Renouvellement des générations
Créée en 2005 dans le sillage du Conseil français du culte musulman, l’aumônerie musulmane a également voulu organiser son pèlerinage cinq ans plus tard, cette fois à la Mecque. “La création de l’aumônerie musulmane et la mise en place d’un pèlerinage peu de temps après nous a forcément interloqué, à l’époque, se souvient le général François Chauvancy. Il était simple d’y lire une bienveillance du politique, qui était liée à deux réalités : un souci d’équité par rapport aux autres confessions et la reconnaissance de la présence de soldats musulmans dans les rangs.”

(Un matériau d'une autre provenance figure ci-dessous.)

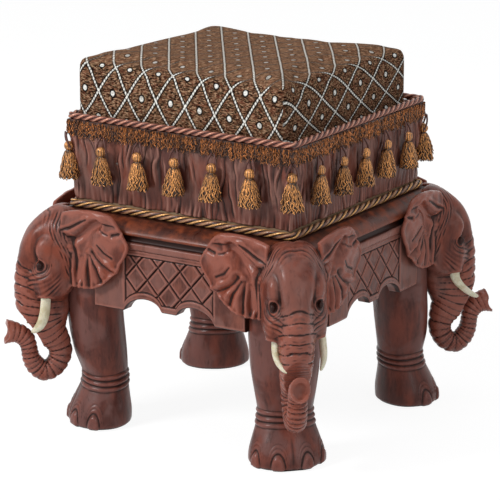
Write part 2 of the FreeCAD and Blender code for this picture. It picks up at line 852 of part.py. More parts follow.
def make_seat_battens():
    sizes = (f"2 * {cell('post_inner')}", cell("batten_width"), cell("batten_height"))
    corner = (f"-{cell('post_inner')}", f"-{cell('well_half')}", cell("batten_bottom"))
    battens = []
    for side, angle in SIDES.items():
        batten = turned_box("Batten_" + side, sizes, corner, angle)
        holes = [turned(hole, angle) for hole in batten_screw_solids(value("fit_gap"))]
        tool = shape_object("BattenHoles_" + side, Part.makeCompound(holes))
        battens.append(cut_away(batten, tool, "BattenDrilled_" + side))
    grouped(battens, "seat_battens")


# Ropes, fringe and tassels


def rope_loop(half, radius, z):
    """A closed square loop of rope with short bends at its corners."""
    bend = radius + value("rope_bend_extra")
    path = rounded_square(half, bend, z)
    ring = Part.Wire(Part.Circle(Vector(0, -half, z), Vector(1, 0, 0), radius).toShape())
    return path.makePipeShell([ring], True, False)


def make_ropes():
    low = value("deck_bottom") + value("touch_gap") + value("lower_rope_radius")
    high = value("wall_top") + value("touch_gap") + value("upper_rope_radius")
    solid_part("lower_rope", rope_loop(value("lower_rope_half"), value("lower_rope_radius"), low))
    solid_part("upper_rope", rope_loop(value("upper_rope_half"), value("upper_rope_radius"), high))


def wall_half_at(below_top):
    """The wall's outer half width, measured down from its top."""
    return value("wall_top_half") - value("wall_flare") * below_top / value("wall_height")


def make_fringe():
    drop = value("fringe_drop")
    top = value("wall_top")
    thick = value("fringe_thickness")
    outer = frustum(wall_half_at(drop) + thick, top - drop, wall_half_at(0) + thick, top)
    inner = frustum(wall_half_at(drop), top - drop, wall_half_at(0), top)
    solid_part("fringe", outer.cut(inner))


def tassel_body():
    """Skirt, neck and knob on an upright axis; the skirt is broader than it is deep."""
    bottom = value("wall_top") - value("tassel_reach")
    top = bottom + value("tassel_length")
    knob = value("knob_radius")
    height = value("skirt_height")
    shoulder = bottom + height
    axis = Vector(0, 0, 1)
    foot = Vector(0, 0, bottom)
    skirt = Part.makeCone(value("skirt_radius"), value("skirt_top_radius"), height, foot, axis)
    squash = FreeCAD.Matrix()
    squash.scale(1.0, value("skirt_depth_share"), 1.0)
    skirt = skirt.transformGeometry(squash)
    neck = Part.makeCylinder(knob / 2, top - knob - shoulder, Vector(0, 0, shoulder), axis)
    ball = Part.makeSphere(knob, Vector(0, 0, top - knob))
    return skirt.fuse([neck, ball]).removeSplitter()


def tassel_axis():
    """How far the side tassels hang from the stool's middle."""
    low = wall_half_at(value("tassel_reach"))
    return low + value("touch_gap") + value("skirt_radius") * value("skirt_depth_share")


def hanger(reach, fringe_reach):
    """The short web that carries a tassel from the fringe."""
    high = value("wall_top") - value("tassel_reach") + value("tassel_length") - value("hanger_height") / 2
    wide = value("hanger_width")
    length = reach - fringe_reach + value("overrun")
    return Part.makeBox(wide, length, value("hanger_height"), Vector(-wide / 2, -reach, high))


def fringe_block():
    """Everything inside the fringe's and the wall's outer faces."""
    drop = value("fringe_drop")
    top = value("wall_top")
    thick = value("fringe_thickness")
    inner = frustum(value("wall_low_half"), value("deck_top"), value("wall_top_half"), top)
    collar = frustum(wall_half_at(drop) + thick, top - drop, wall_half_at(0) + thick, top)
    return inner, collar


def side_tassel():
    reach = tassel_axis()
    body = tassel_body()
    body.translate(Vector(0, -reach, 0))
    web = hanger(reach, wall_half_at(0) + value("fringe_thickness"))
    return body.fuse(web).cut(list(fringe_block())).removeSplitter()


def make_tassels():
    tassel = side_tassel()
    for side, angle in SIDES.items():
        group = []
        for step in range(-2, 3):
            copy = tassel.copy()
            copy.translate(Vector(step * value("tassel_pitch"), 0, 0))
            group.append(copy)
        solid_part("tassels_" + side, Part.makeCompound(group), angle)


def make_corner_tassels():
    """Each wraps its corner, so the walls' corner is cut out of its back."""
    reach = value("corner_tassel_reach")
    body = tassel_body()
    body.translate(Vector(0, -reach, 0))
    fringe_corner = (wall_half_at(0) + value("fringe_thickness")) * math.sqrt(2)
    web = hanger(reach, fringe_corner - value("overrun"))
    corner = turned(body.fuse(web), CORNERS["back_right"]).cut(list(fringe_block())).removeSplitter()
    solid_part("tassels_corners", Part.makeCompound(side_copies(corner)))


# Seat


def cushion_form(inset, bottom, top_inset):
    """The cushion's outside, or with an inset its inside: drawn in low down, crowned above."""
    low = value("seat_bottom")
    half = value("seat_half") - inset
    corner = value("seat_corner") - inset
    edge_top = low + value("cushion_height") - top_inset
    waist = low + value("draw_in_height")
    drawn = value("seat_foot_half") - inset
    rings = [rounded_square(drawn, corner, bottom), rounded_square(half, corner, waist)]
    lower = Part.makeLoft(rings, True, True)
    face = Part.Face(rounded_square(half, corner, waist))
    upper = face.extrude(Vector(0, 0, edge_top - waist))
    rise = value("crown_rise")
    radius = (value("seat_half") ** 2 + rise**2) / (2 * rise)
    dome = Part.makeSphere(radius, Vector(0, 0, edge_top - radius))
    upper = upper.common(dome)
    rims = [edge for edge in upper.Edges if edge.BoundBox.ZMin > waist + value("overrun")]
    upper = upper.makeFillet(value("seat_edge_round") - inset, rims)
    return lower.fuse(upper).removeSplitter()


def make_seat():
    low = value("seat_bottom")
    thick = value("cover_thickness")
    board_top = low + value("seat_board_thickness")
    outer = cushion_form(0, low, 0)
    inner = cushion_form(thick, low, thick)
    solid_part("seat_cover", outer.cut(inner))
    filling = cushion_form(thick + value("touch_gap"), board_top, thick + value("touch_gap"))
    solid_part("seat_foam", filling)
    half = value("seat_foot_half") - thick - value("touch_gap")
    corner = value("seat_corner") - thick
    face = Part.Face(rounded_square(half, corner, low))
    solid_part("seat_board", face.extrude(Vector(0, 0, value("seat_board_thickness"))))


# Fixing groups


def make_fixings():
    apron_pegs = []
    for peg in apron_dowel_solids(0):
        apron_pegs += side_copies(peg)
    head_pegs = []
    for peg in head_dowel_solids(0):
        head_pegs += corner_copies(peg)
    batten_screws = []
    for screw in batten_screw_solids(0):
        batten_screws += side_copies(screw)
    solid_part("apron_dowels", Part.makeCompound(apron_pegs))
    solid_part("head_dowels", Part.makeCompound(head_pegs))
    solid_part("batten_screws", Part.makeCompound(batten_screws))
    solid_part("deck_screws", Part.makeCompound(deck_screw_solids(0)))
    solid_part("foot_glides", Part.makeCompound(corner_copies(glide_solid(0))))


def check_and_write():
    doc.recompute()
    for obj in doc.Objects:
        if "Invalid" in obj.State or "Error" in obj.State:
            raise RuntimeError(f"{obj.Name} failed: {obj.State}")
    os.makedirs("parts", exist_ok=True)
    for feature in parts:
        shape = feature.Shape
        if shape.isNull() or not shape.isValid() or not shape.Solids:
            raise RuntimeError(f"{feature.Label} has no valid shape")
        shape.exportStep(os.path.join("parts", feature.Label + ".step"))
        print(f"{feature.Label}: {len(shape.Solids)} solids, {shape.Volume / 1000:.1f} cm3")


fill_sheet()
make_legs()
make_heads()
make_trunks()
make_tusks()
make_ears()
make_aprons()
make_base_moulding()
make_frieze()
make_deck()
make_dust_cover()
make_walls()
make_corner_posts()
make_seat_battens()
make_ropes()
make_fringe()
make_tassels()
make_corner_tassels()
make_seat()
make_fixings()
check_and_write()
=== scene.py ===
import math

import bmesh
import bpy
import numpy as np
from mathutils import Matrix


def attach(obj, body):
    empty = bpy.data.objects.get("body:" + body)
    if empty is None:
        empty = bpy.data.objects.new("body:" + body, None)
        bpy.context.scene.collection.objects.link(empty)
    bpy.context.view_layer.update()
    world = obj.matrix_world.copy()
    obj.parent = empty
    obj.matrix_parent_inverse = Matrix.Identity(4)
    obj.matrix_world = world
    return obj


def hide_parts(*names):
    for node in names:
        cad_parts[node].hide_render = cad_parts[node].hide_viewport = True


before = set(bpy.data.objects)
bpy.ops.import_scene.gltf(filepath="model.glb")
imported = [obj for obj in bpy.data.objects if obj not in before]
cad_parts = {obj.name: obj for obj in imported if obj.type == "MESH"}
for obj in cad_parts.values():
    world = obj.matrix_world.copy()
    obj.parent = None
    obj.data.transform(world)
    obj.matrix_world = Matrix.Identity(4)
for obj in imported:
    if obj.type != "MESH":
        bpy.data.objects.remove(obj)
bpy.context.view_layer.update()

import openvdb
from mathutils import Matrix, Vector

# Lengths are millimetres here and metres in Blender. An elephant is modelled in its own
# frame, x outward along the stool's diagonal and z up, and then turned to its corner.
MM = 0.001
SIDES = {"front": 0.0, "right": 90.0, "back": 180.0, "left": 270.0}
CORNERS = {"front_right": -45.0, "front_left": -135.0, "back_left": 135.0, "back_right": 45.0}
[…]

En l’absence de statistiques religieuses dans l’armée – celles-ci sont interdites – leur proportion est généralement estimée être la même que dans la population générale. “Il fallait donc adapter l’organisation à la réalité”, poursuit le général Chauvancy. A partir de 2010, une centaine de soldats français partent donc en Arabie saoudite, lors d’un voyage organisé par l’association de soutien à l’aumônerie musulmane au profit des militaires et de leurs familles. “Les militaires-pèlerins devront prendre une permission pour se rendre à la Mecque et payeront leur voyage. En aucun cas, l’armée ne mettra un avion à leur disposition ; le ministère de la Défense ne déboursera rien”, explique en 2009 dans Le Monde l’aumônier militaire en chef du culte musulman de l’époque, Abdelkader Arbi. L’initiative s’arrête toutefois peu avant que la pandémie de Covid n’éclate. Elle n’a pas repris depuis, principalement pour des raisons techniques. L’Arabie saoudite impose désormais aux pèlerins des pays occidentaux de passer par une application d’Etat, Nusuk, pour organiser leur voyage. Ce que l’aumônerie militaire musulmane ne veut pas faire. “Aujourd’hui les pèlerinages à la Mecque ne sont pas encore d’actualité”, explique Nadir Mehidi, son successeur. Pas encore, mais ils le seront peut-être bientôt.
A l’heure où la question du recrutement se pose avec plus d’acuité que jamais – il manquait 2 000 nouveaux engagés en 2023, alors que l’armée doit attirer 16 000 nouveaux soldats pour assurer le renouvellement des générations -, les armées comptent sur le facteur de cohésion que représentent les aumôniers. Les pèlerinages, bien que prisés par une minorité – les 5 000 soldats du PMI de Lourdes sont une goutte d’eau dans les 200 000 effectifs de l’armée française – et méconnus du grand public, ont de beaux jours devant eux.